Currently, achieving such extreme low temperature primarily relies on a technique called dilution refrigeration, which requires helium-3. This stable isotope of helium is an essential resource that China largely imports. Its main sources are linked to nuclear weapons programmes in the United States and Russia, as well as civilian nuclear power plants in Canada.


According to a research paper published in the journal Nature on February 11, the team employed an entirely different solid-state cooling technique known as adiabatic demagnetisation refrigeration (ADR).

In simple terms, the process involves a magnetic alloy being first placed in an existing low-temperature environment. Applying a magnetic field forces the countless internal microscopic magnets to align uniformly, releasing heat that is carried away.

When the alloy is then isolated from the environment and the magnetic field is removed, the internal magnets return to a disordered state, a process that absorbs heat and further lowers the material’s own temperature.

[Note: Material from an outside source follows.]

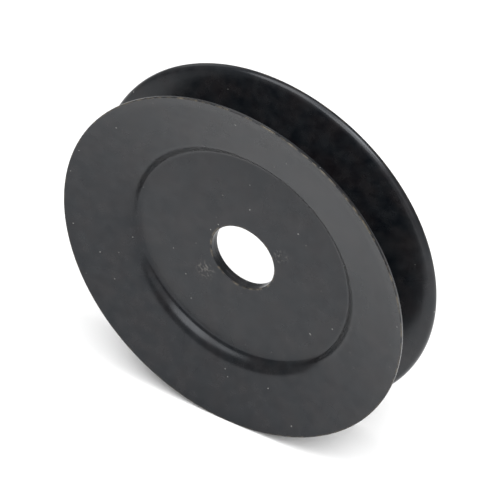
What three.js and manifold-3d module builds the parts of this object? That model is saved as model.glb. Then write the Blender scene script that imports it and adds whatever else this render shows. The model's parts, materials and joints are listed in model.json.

A major hurdle in this process has been the poor thermal conductivity of traditional materials. While they could get cold themselves, they struggled to effectively cool the surrounding components.

The collaborative team from the Institute of Theoretical Physics and the Hefei Institutes of Physical Science under CAS, together with Shanghai Jiao Tong University, has discovered a new material, a rare earth compound called EuCo2Al9 (ECA). It possesses thermal conductivity similar to metal, allowing it to efficiently channel the cold outward.

“ADR using ECA has achieved a minimum temperature of 106 millikelvin, setting a new record for metallic materials. Also, at such extreme temperatures, its thermal conductivity is one to two orders of magnitude higher than traditional magnetic refrigeration materials, overcoming the key bottleneck of inefficiently extracting the cooling power,” according to the academy.

The ADR method, which eliminates the need for helium-3, is gaining traction in the academic world.

In 2024, Peking University built two “refrigerators” using this principle for quantum computing research, which have been operating stably for several months.

Lightweight portability is poised to be a key advantage of the ECA refrigeration module. This year’s Chinese government work report mentions the goal of “cultivating and developing the quantum technology industry”.

Currently, superconducting quantum computers require massive dilution refrigerators to cool their chips to sub-kelvin temperatures. In the future, a more portable refrigeration module like this could be instrumental in building smaller, more compact quantum computers.